If you want to keep making Indy movies forever, you have to go back to the 1930s and recast the role. If you drop the convention of listing a specific year at the beginning of the film, Indiana Jones can run around fighting Nazis and discovering supernatural artifacts in that early WWII period in perpetuity. Again, these things shouldn’t be strictly serialized, so if the continuity is kind of a mess, it doesn’t matter. All that matters is that Indy is back in the setting that people respond to having a whole slew of new adventures.
The question, then, is how to handle that passing of the torch. I’m still somewhat partial to Devin Faraci’s Godfather II-esque idea of intercutting Indy’s present day adventure with one he went on back in the ‘30s, but the trick will definitely be to get people to fall in love with this new version of the character before he headlines his own movie. Again, we need only look at The Force Awakens to see how powerful this formula can be. Get people in the door with the thing they’re already familiar with and then get ‘em attached to the new thing so they come back next time.

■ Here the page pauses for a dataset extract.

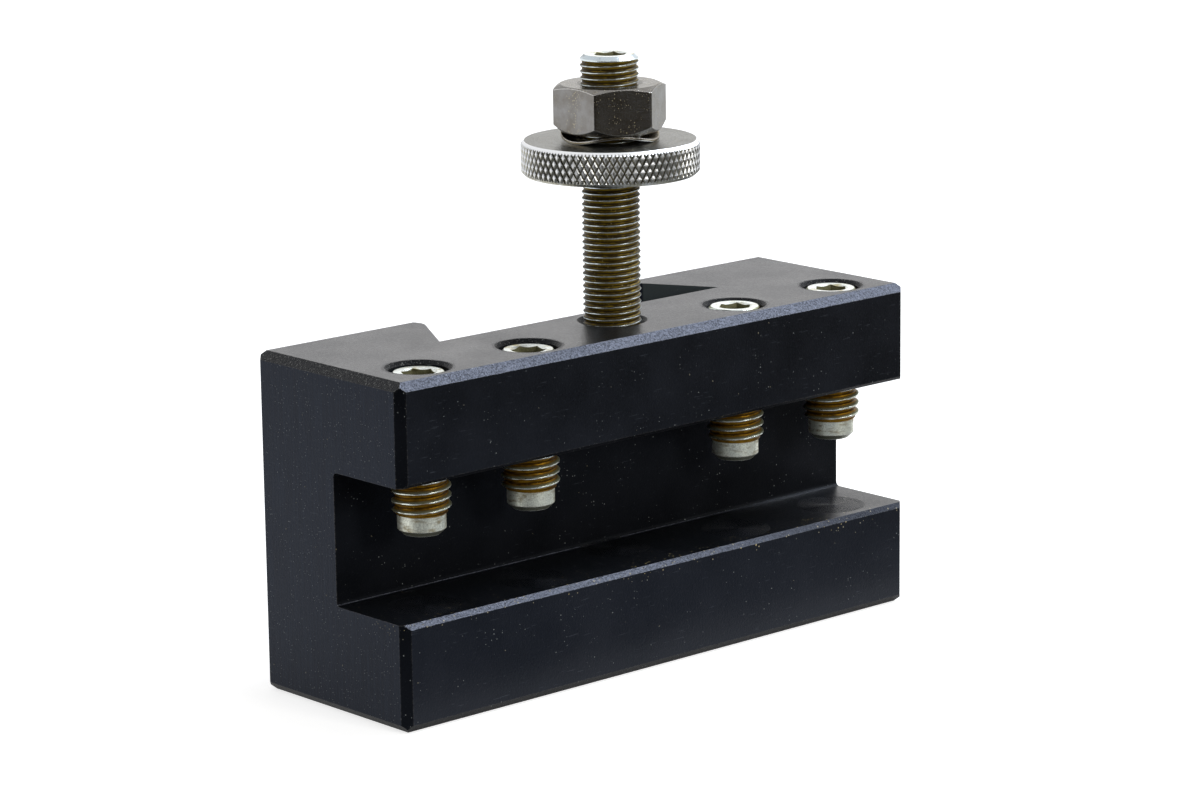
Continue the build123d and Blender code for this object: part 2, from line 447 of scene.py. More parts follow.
# %% Glitter, dust, flecks and chips
sparkle = spread(tree, grain(tree, place, 3.2, 2.0), 0.61, 0.69)
glitter = times(tree, dark_cut, upward, sparkle, 0.45)
by_lip = times(
    tree,
    spread(tree, at["Y"], -12.0, -20.0),
    spread(tree, at["Z"], 20.0, 18.5),
    spread(tree, at["Z"], 15.5, 17.0),
)
settled = times(tree, calc(tree, "ADD", on_end, cut), 0.12)
settled = calc(tree, "MULTIPLY_ADD", by_lip, 0.16, settled)
settled = calc(tree, "ADD", settled, grain(tree, place, 0.2, 4.0, 0.6))
dust = times(
    tree,
    strewn_specks(tree, place, 0.6, 0.07),
    spread(tree, settled, 0.51, 0.62),
)
fleck = strewn_specks(tree, place, 2.6, 0.11)
chips = times(
    tree,
    strewn_specks(tree, place, 0.6, 0.11, 0.4),
    by_lip,
    spread(tree, settled, 0.56, 0.70),
    spread(tree, bare, 0.0, 1.0, 1.0, 0.35),
)
for share, colour in (
    (glitter, (0.34, 0.34, 0.33, 1)),
    (times(tree, dust, 0.6), (0.32, 0.34, 0.33, 1)),
    (times(tree, fleck, 0.45), (0.32, 0.28, 0.18, 1)),
    (chips, (0.42, 0.34, 0.17, 1)),
):
    oxide = blend_colour(tree, share, oxide, colour)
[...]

As much as I may think it’s a bad idea to keep making Indiana Jones movies, there’s not much I can do to stop it. The best I can hope for is that they’ll find a way to do it right, to make it fresh and exciting and do for this dead and buried series what they’ve already done for Star Wars. Five years ago I thought Star Wars was scorched earth, incapable of bearing healthy fruit, but now I’m maybe more excited about it than I’ve ever been in my life. If Star Wars can come back from the dead, maybe my favorite film series can do the same. I remain skeptical, but it’d be a hell of a thing if they managed to get this right.